Today, the government released Te Ture Whenua Māori Act 1993 Review Discussion Document. This document sets out the findings and recommendations of the panel established to look at ways of improving Te Ture Whenua Māori Act 1993, which is the central piece of legislation that governs the administration of Māori land. The discussion document seeks feedback on five key propositions:
Proposition 1: Utilisation of Māori land should be able to be determined by a majority of engaged owners
An engaged owner is defined as an owner who has actively demonstrated their commitment to their ownership interest by exercising a vote either in person or by proxy or nominee. Engaged owners should be able to make decisions (excluding sale or other permanent disposition) without the need for endorsement by the Māori Land Court.
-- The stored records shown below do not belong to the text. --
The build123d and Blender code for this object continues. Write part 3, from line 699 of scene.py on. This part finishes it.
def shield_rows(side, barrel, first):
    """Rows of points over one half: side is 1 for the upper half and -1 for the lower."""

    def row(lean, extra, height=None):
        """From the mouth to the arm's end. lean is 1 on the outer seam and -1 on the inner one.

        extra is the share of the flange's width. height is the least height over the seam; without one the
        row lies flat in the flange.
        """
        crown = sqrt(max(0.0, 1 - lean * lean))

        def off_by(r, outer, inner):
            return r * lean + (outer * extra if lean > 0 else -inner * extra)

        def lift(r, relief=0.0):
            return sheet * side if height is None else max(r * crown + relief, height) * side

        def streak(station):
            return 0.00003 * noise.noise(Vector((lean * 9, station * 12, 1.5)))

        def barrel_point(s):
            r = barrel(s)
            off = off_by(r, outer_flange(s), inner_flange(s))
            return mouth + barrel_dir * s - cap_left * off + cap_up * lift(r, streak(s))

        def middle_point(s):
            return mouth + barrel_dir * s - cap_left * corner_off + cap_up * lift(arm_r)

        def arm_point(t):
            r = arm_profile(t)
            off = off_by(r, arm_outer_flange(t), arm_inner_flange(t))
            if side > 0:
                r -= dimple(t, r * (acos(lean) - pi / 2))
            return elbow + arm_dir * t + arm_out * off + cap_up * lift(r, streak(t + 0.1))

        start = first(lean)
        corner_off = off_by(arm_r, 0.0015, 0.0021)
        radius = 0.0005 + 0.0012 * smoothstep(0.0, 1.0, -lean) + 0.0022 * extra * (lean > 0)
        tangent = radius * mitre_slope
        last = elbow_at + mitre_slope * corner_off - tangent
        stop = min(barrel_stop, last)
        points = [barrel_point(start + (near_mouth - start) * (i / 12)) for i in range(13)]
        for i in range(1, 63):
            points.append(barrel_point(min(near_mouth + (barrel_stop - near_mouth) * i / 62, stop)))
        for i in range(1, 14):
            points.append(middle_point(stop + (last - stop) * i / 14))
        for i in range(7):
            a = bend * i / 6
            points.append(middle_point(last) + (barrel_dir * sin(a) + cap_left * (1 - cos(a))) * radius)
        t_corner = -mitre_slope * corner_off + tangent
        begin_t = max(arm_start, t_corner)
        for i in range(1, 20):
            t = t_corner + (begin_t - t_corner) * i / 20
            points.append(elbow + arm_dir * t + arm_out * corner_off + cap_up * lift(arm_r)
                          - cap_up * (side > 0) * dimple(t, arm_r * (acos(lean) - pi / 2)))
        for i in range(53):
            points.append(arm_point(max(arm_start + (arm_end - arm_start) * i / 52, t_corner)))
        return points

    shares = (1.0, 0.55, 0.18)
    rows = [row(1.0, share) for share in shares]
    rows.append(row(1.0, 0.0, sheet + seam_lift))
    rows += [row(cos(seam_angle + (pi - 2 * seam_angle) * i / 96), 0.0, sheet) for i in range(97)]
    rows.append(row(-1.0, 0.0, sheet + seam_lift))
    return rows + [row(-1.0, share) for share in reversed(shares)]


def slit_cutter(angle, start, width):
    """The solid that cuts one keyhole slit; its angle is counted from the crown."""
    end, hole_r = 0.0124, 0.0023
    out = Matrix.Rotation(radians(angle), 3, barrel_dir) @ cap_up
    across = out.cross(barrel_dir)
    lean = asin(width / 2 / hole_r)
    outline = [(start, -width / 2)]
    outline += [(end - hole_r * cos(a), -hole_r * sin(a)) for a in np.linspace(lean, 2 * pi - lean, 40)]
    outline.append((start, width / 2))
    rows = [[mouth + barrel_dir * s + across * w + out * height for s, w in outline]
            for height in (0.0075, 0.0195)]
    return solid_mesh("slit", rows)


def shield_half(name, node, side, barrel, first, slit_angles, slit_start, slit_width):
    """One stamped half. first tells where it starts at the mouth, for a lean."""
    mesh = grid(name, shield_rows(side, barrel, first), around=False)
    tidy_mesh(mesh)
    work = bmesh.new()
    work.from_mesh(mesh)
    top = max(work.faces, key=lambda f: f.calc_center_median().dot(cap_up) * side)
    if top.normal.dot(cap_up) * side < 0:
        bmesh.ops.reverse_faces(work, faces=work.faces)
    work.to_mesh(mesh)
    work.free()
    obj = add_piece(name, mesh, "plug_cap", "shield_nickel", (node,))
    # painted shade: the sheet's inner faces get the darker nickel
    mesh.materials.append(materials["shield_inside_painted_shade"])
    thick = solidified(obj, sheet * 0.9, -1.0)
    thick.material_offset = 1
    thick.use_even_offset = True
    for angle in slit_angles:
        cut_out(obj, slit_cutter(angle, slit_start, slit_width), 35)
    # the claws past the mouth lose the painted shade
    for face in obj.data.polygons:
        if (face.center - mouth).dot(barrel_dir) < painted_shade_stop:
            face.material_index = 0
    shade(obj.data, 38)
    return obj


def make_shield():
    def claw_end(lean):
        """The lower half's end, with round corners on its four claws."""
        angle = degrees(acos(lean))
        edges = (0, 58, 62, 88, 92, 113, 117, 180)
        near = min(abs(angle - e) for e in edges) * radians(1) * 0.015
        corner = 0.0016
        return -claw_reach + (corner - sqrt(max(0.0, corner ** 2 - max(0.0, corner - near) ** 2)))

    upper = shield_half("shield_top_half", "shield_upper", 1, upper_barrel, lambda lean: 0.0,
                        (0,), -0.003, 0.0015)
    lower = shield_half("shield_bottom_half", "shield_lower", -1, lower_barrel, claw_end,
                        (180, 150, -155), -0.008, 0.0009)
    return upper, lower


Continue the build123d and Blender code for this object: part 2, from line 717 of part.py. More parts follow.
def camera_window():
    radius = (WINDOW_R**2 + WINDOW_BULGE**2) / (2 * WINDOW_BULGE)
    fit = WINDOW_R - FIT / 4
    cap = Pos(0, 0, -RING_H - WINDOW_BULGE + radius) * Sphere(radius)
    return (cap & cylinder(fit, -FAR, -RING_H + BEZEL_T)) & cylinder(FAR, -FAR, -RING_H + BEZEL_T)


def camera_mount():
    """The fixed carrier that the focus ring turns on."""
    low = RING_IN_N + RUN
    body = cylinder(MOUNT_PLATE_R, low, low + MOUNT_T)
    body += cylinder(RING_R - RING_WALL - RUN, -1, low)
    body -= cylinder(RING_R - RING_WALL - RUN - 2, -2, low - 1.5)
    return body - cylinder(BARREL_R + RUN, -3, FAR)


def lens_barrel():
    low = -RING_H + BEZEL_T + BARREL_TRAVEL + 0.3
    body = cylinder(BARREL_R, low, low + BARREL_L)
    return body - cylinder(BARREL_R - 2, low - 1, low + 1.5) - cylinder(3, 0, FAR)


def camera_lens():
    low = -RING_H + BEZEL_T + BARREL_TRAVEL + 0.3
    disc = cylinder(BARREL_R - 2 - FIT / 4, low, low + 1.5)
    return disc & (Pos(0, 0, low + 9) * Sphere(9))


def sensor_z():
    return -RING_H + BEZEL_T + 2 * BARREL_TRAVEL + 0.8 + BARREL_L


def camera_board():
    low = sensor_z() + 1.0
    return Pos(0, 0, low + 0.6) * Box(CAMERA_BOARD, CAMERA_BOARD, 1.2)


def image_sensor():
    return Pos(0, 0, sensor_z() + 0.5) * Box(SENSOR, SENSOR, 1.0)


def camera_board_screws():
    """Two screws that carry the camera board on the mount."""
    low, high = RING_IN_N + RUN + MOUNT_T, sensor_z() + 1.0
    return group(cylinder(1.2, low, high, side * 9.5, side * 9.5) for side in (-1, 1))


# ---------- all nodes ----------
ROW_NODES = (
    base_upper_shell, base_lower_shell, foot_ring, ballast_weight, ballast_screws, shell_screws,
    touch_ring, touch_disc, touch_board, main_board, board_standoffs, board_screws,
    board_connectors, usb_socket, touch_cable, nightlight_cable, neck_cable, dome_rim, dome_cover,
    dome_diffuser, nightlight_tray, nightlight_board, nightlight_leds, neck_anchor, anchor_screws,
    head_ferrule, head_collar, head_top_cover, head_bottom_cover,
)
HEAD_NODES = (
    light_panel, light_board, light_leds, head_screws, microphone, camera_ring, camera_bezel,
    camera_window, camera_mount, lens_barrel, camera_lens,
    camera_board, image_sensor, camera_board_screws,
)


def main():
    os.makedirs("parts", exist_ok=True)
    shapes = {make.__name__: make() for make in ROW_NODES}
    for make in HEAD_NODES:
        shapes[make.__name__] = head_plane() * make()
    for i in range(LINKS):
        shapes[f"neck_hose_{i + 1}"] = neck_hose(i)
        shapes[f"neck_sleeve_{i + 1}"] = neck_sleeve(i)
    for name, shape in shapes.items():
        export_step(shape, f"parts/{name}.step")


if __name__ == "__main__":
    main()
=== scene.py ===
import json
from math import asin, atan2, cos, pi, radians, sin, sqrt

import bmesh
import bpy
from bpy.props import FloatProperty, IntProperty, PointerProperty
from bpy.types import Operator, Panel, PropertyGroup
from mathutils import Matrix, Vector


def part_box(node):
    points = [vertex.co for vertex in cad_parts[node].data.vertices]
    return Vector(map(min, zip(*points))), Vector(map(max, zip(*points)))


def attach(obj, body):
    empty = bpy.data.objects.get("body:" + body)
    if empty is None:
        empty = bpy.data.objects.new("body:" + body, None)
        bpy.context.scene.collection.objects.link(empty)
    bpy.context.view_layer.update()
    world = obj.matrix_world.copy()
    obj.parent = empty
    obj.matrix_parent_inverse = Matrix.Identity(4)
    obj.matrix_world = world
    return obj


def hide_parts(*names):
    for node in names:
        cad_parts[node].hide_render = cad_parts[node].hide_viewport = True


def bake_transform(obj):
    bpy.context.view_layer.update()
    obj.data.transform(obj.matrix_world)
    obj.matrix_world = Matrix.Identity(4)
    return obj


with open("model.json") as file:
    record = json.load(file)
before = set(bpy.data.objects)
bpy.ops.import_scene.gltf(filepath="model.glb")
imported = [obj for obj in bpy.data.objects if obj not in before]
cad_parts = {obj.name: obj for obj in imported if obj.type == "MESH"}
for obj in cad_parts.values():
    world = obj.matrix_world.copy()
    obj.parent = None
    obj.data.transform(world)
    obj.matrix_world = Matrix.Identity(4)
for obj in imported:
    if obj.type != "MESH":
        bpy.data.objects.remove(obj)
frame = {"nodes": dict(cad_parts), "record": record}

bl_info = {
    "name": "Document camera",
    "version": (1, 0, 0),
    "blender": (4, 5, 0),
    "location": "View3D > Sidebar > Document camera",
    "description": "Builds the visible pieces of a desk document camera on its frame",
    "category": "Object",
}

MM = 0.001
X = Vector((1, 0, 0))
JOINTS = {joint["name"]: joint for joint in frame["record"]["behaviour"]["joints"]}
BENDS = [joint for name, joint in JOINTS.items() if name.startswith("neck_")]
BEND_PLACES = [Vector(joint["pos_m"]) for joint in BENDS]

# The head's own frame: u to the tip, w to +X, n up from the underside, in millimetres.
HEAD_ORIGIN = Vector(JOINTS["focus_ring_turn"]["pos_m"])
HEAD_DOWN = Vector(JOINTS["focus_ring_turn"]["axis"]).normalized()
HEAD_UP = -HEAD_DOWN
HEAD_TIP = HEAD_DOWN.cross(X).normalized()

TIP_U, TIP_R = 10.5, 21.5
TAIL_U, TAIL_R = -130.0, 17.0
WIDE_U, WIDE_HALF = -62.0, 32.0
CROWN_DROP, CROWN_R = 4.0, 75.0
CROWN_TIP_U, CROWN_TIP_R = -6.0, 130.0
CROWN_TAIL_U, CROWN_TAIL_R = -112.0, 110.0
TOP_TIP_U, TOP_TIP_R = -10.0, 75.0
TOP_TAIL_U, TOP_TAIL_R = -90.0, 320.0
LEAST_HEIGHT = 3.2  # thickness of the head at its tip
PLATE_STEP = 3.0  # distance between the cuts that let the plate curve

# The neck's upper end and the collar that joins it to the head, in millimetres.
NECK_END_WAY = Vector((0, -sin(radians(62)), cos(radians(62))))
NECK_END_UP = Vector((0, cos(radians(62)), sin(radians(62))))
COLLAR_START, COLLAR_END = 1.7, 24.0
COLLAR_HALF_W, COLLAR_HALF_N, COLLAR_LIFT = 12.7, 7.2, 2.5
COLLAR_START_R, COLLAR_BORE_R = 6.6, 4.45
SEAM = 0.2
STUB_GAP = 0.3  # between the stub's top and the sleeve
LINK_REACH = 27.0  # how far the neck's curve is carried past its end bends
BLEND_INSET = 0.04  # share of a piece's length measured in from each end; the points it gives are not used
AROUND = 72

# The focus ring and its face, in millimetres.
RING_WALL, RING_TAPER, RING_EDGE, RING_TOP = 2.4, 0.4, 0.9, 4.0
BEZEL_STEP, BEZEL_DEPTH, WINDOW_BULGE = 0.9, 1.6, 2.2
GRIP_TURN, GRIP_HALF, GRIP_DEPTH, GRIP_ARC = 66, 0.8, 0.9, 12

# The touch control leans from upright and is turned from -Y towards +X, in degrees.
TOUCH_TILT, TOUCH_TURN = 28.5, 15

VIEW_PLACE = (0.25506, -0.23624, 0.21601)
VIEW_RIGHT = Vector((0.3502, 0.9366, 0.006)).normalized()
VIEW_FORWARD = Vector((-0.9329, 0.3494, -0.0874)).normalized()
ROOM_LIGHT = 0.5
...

Proposition 2: All Māori land should be capable of utilisation and effective administration
Where owners are either not engaged or are unable to be located, an external manager or administrator may be appointed to manage under-utilised Māori land. The Māori Land Court should have a role in approving the appointment and retaining oversight of external administrators.
Proposition 3: Māori land should have effective, fit for purpose, governance
The duties and obligations of trustees and other governance bodies who administer or manage Māori land should be aligned with the laws that apply to general land and corporate bodies. There should be greater consistency in the rules and processes associated with various types of governance structures.
Proposition 4: There should be an enabling institutional framework to support owners of Māori land to make decisions and resolve any disputes
Disputes relating to Māori land should be referred to mediation in the first instance. Where the dispute remains unresolved following mediation, it may be determined by the Māori Land Court.
Proposition 5: Excessive fragmentation of Māori land should be discouraged.
Succession to Māori land should be simplified. A register should be maintained to record the names and whakapapa of all interests in Māori land, regardless of size.